== Data extract ==

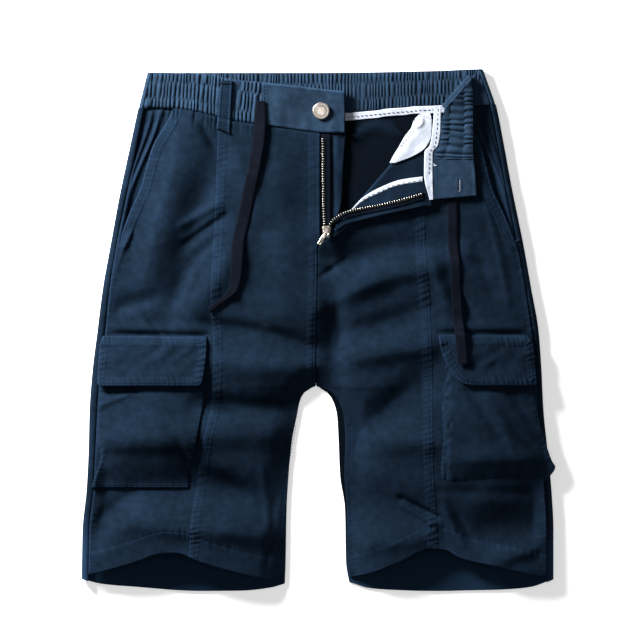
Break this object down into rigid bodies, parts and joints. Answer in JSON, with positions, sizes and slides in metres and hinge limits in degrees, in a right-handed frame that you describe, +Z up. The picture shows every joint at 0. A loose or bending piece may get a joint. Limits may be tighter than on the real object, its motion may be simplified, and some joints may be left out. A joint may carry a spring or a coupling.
{
  "type": "cargo shorts",
  "caption": "Cargo shorts laid flat, fly open and one waist corner folded out, with cargo pockets, drawcord and zip pull.",
  "frame": {"origin": "middle of the bounding box in plan, at the level of the surface that the shorts lie on", "axes": "+Z up from the surface, +Y from the hems to the waist, +X towards the wearer's left side"},
  "size_m": [0.4741, 0.523, 0.029],
  "materials": {
    "twill": "garment-dyed cotton twill, matt",
    "twill_band": "garment-dyed cotton twill, gathered, matt",
    "twill_back": "inside face of cotton twill, matt",
    "white_cotton": "plain white cotton, matt",
    "zip_tape": "woven tape, matt",
    "cord_tape": "flat woven drawcord tape, matt",
    "steel": "plated metal, satin"
  },
  "bodies": {
    "shorts": {"back_right": "twill_back", "back_left": "twill_back", "front_right_inner": "twill", "front_right_side": "twill", "front_left_inner": "twill", "front_left_side": "twill", "pocket_facing_right": "twill", "pocket_facing_left": "twill", "waistband_back": "twill_band", "waistband_side_right": "twill_band", "waistband_front_right": "twill_band", "waistband_side_left": "twill_band", "waistband_front_left": "twill_band", "belt_loop": "twill", "fly_shield": "twill", "zip_tape_right": "zip_tape", "fly_facing": "twill", "zip_tape_left": "zip_tape", "binding_facing": "white_cotton", "pocket_bag": "white_cotton", "binding_side_waist": "white_cotton", "binding_back_waist": "white_cotton", "cargo_bag_right": "twill", "cargo_flap_right": "twill", "cargo_bag_left": "twill", "cargo_flap_left": "twill", "button": "steel", "zip_slider": "steel", "drawcord_right": "cord_tape", "drawcord_left": "cord_tape"},
    "pull_tab": {"zip_pull": "steel"}
  },
  "joints": [
    {"name": "pull_tab_hinge", "type": "hinge", "parent": "shorts", "child": "pull_tab", "pos_m": [0.0075, 0.097, 0.0234], "axis": [-0.8575, 0.5145, 0], "range_deg": [0, 165]}
  ]
}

===

**Stated goal**
Write the entire listing out again, word for word.

**Answer to this task**
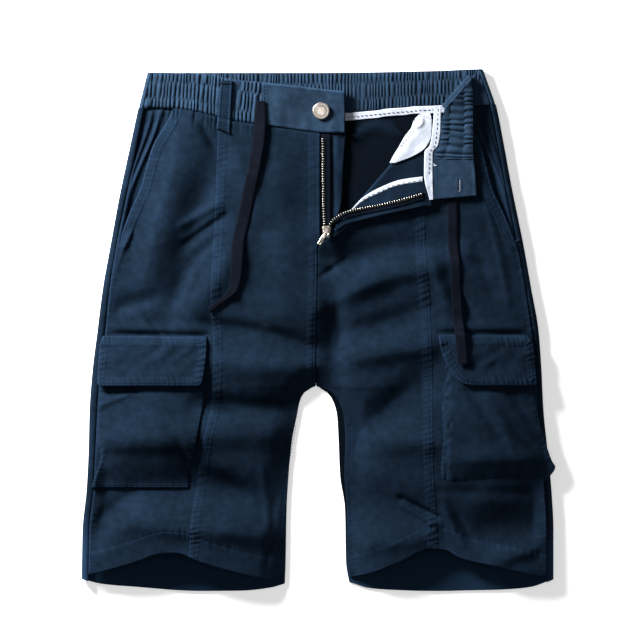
Break this object down into rigid bodies, parts and joints. Answer in JSON, with positions, sizes and slides in metres and hinge limits in degrees, in a right-handed frame that you describe, +Z up. The picture shows every joint at 0. A loose or bending piece may get a joint. Limits may be tighter than on the real object, its motion may be simplified, and some joints may be left out. A joint may carry a spring or a coupling.
{
  "type": "cargo shorts",
  "caption": "Cargo shorts laid flat, fly open and one waist corner folded out, with cargo pockets, drawcord and zip pull.",
  "frame": {"origin": "middle of the bounding box in plan, at the level of the surface that the shorts lie on", "axes": "+Z up from the surface, +Y from the hems to the waist, +X towards the wearer's left side"},
  "size_m": [0.4741, 0.523, 0.029],
  "materials": {
    "twill": "garment-dyed cotton twill, matt",
    "twill_band": "garment-dyed cotton twill, gathered, matt",
    "twill_back": "inside face of cotton twill, matt",
    "white_cotton": "plain white cotton, matt",
    "zip_tape": "woven tape, matt",
    "cord_tape": "flat woven drawcord tape, matt",
    "steel": "plated metal, satin"
  },
  "bodies": {
    "shorts": {"back_right": "twill_back", "back_left": "twill_back", "front_right_inner": "twill", "front_right_side": "twill", "front_left_inner": "twill", "front_left_side": "twill", "pocket_facing_right": "twill", "pocket_facing_left": "twill", "waistband_back": "twill_band", "waistband_side_right": "twill_band", "waistband_front_right": "twill_band", "waistband_side_left": "twill_band", "waistband_front_left": "twill_band", "belt_loop": "twill", "fly_shield": "twill", "zip_tape_right": "zip_tape", "fly_facing": "twill", "zip_tape_left": "zip_tape", "binding_facing": "white_cotton", "pocket_bag": "white_cotton", "binding_side_waist": "white_cotton", "binding_back_waist": "white_cotton", "cargo_bag_right": "twill", "cargo_flap_right": "twill", "cargo_bag_left": "twill", "cargo_flap_left": "twill", "button": "steel", "zip_slider": "steel", "drawcord_right": "cord_tape", "drawcord_left": "cord_tape"},
    "pull_tab": {"zip_pull": "steel"}
  },
  "joints": [
    {"name": "pull_tab_hinge", "type": "hinge", "parent": "shorts", "child": "pull_tab", "pos_m": [0.0075, 0.097, 0.0234], "axis": [-0.8575, 0.5145, 0], "range_deg": [0, 165]}
  ]
}